══ Data provided

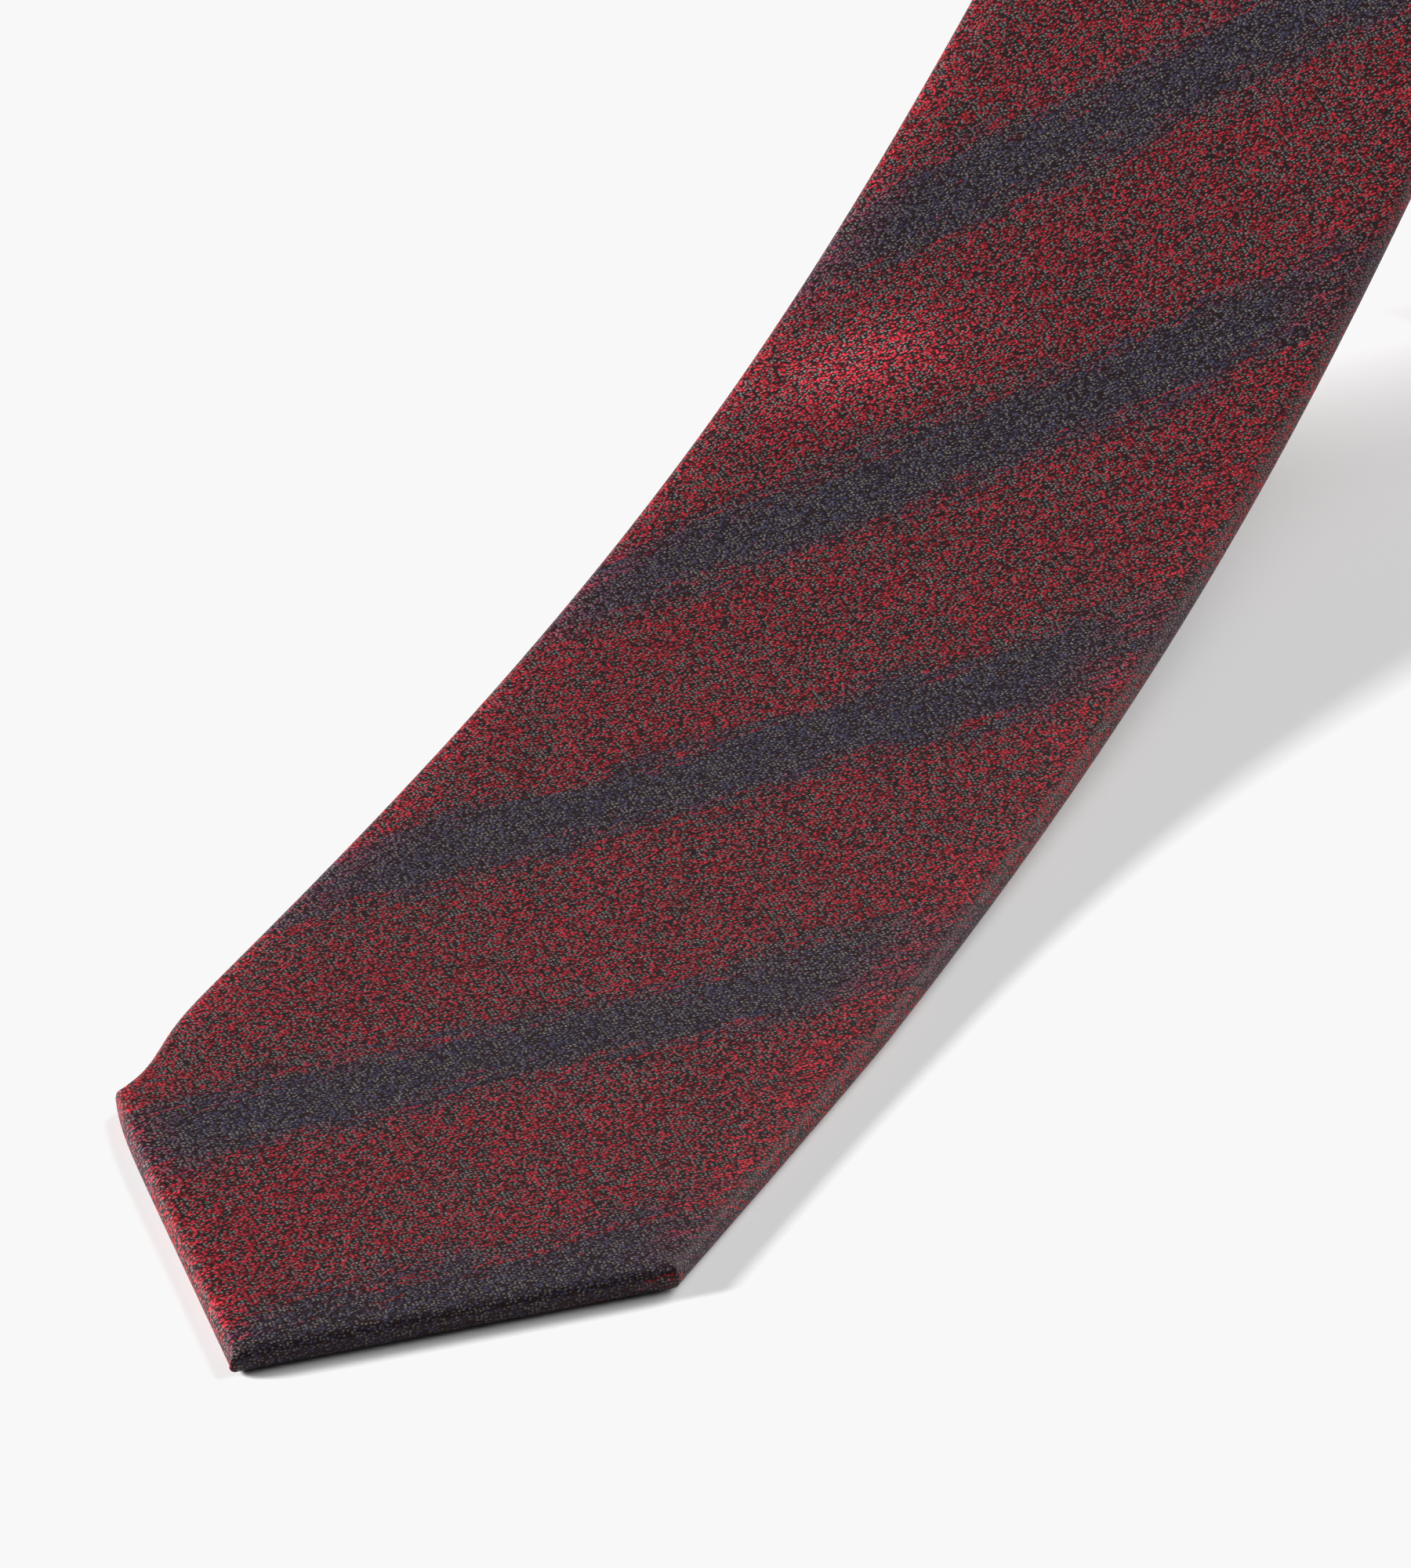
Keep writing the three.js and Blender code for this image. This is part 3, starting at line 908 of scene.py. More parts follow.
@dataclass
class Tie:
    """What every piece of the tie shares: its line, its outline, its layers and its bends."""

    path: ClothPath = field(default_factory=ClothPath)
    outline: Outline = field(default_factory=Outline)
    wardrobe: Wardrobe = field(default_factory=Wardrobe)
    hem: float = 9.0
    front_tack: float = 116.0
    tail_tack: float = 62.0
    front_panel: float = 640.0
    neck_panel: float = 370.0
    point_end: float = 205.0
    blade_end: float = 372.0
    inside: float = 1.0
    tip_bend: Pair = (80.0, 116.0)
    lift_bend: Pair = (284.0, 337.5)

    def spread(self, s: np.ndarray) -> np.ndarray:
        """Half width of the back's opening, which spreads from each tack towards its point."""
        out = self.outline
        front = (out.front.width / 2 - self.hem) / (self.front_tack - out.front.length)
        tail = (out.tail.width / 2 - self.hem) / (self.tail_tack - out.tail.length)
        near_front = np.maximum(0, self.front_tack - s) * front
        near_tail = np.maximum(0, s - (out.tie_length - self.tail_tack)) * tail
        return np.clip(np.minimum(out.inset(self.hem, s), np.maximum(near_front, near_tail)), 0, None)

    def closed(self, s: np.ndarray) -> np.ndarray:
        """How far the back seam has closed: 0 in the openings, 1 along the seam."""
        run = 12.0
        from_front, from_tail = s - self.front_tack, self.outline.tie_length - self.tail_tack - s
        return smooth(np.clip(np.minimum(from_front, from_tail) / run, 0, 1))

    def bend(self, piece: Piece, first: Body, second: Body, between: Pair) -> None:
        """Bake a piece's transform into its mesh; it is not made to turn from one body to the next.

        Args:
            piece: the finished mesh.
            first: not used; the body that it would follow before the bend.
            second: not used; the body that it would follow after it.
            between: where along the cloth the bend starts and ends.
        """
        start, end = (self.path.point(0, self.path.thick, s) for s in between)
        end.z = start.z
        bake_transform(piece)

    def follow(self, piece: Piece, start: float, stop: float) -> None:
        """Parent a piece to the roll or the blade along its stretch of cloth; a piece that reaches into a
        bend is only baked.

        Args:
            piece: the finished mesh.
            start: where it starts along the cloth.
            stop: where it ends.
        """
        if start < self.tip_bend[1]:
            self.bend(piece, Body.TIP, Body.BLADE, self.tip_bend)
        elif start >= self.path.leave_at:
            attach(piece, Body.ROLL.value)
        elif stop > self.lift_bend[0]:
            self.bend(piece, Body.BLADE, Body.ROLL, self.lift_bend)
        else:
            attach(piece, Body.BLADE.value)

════

Lines from the start of the material above through the line containing "every piece of" are to be duplicated exactly, and only those.

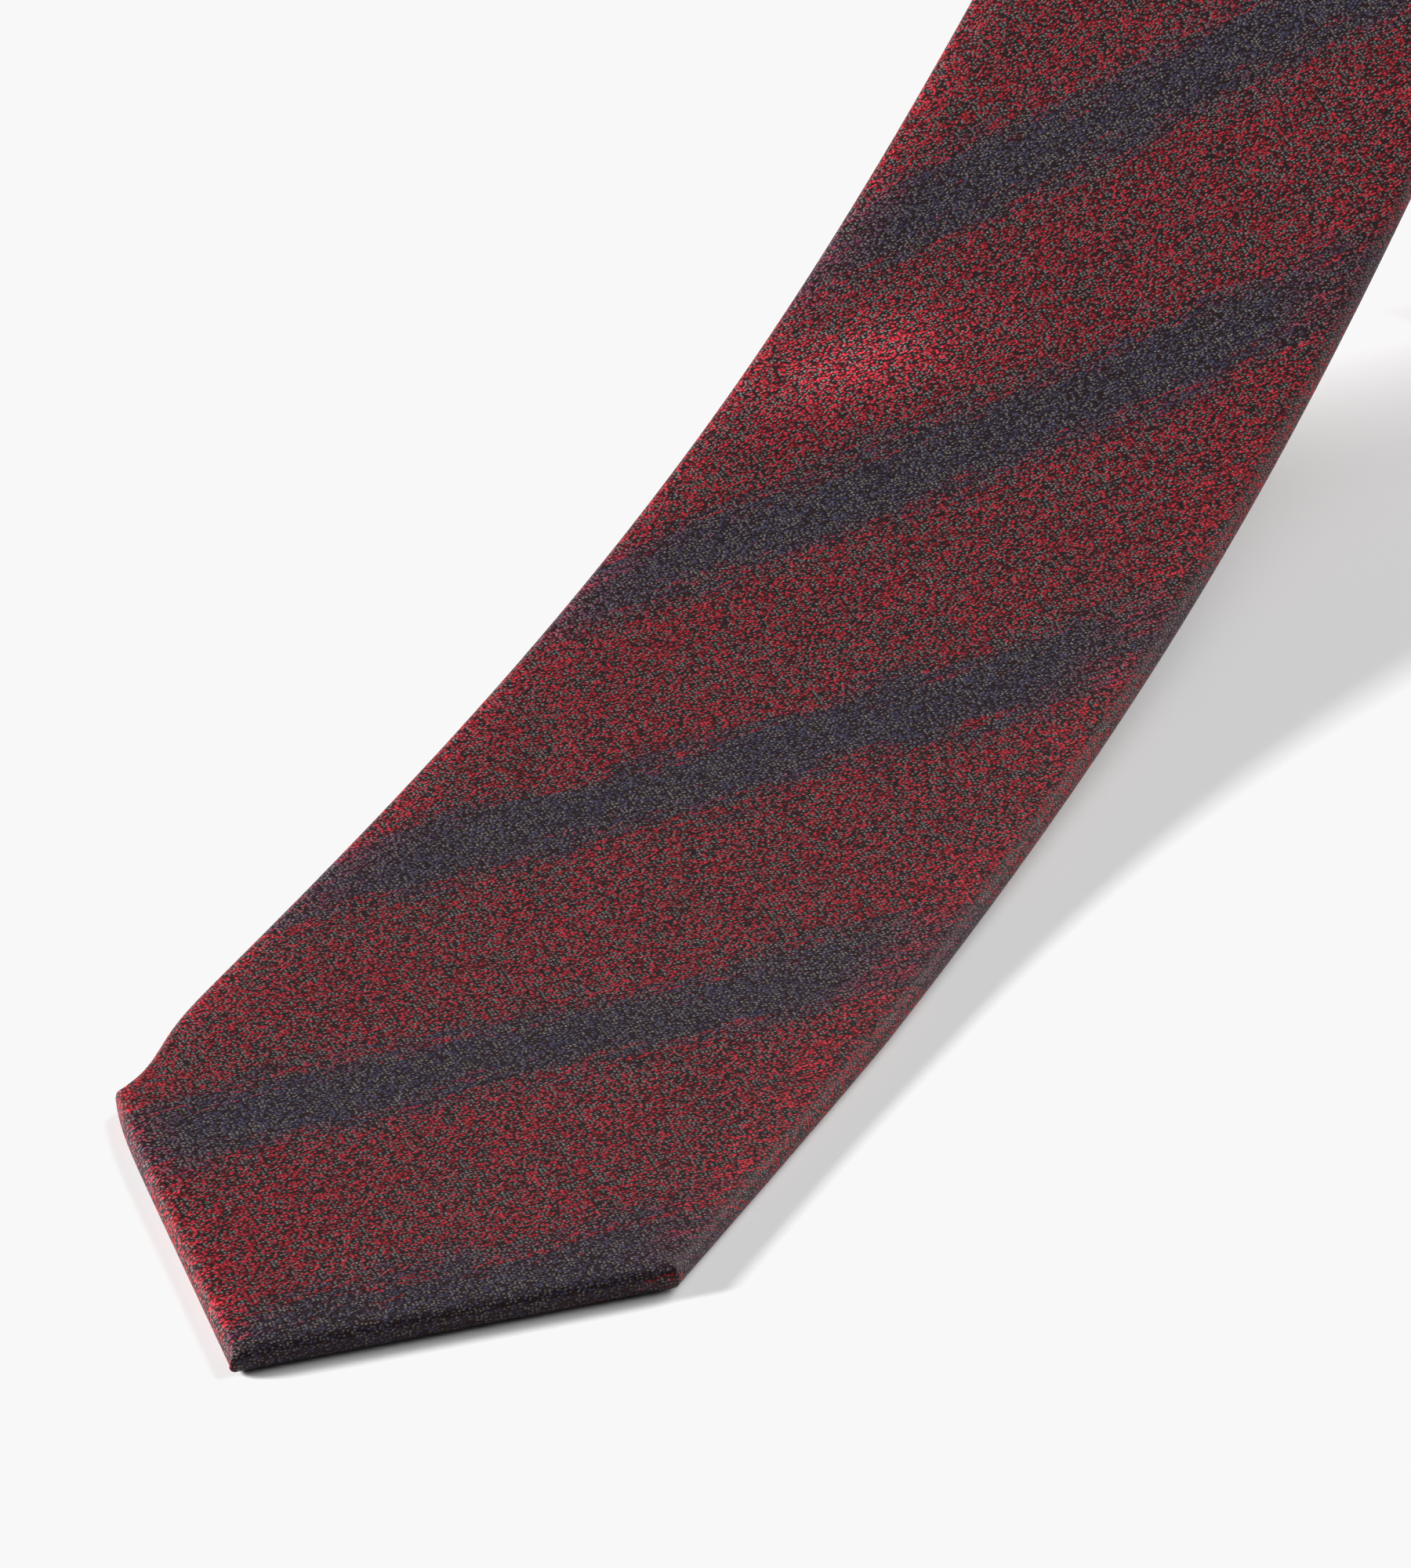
Keep writing the three.js and Blender code for this image. This is part 3, starting at line 908 of scene.py. More parts follow.
@dataclass
class Tie:
    """What every piece of the tie shares: its line, its outline, its layers and its bends."""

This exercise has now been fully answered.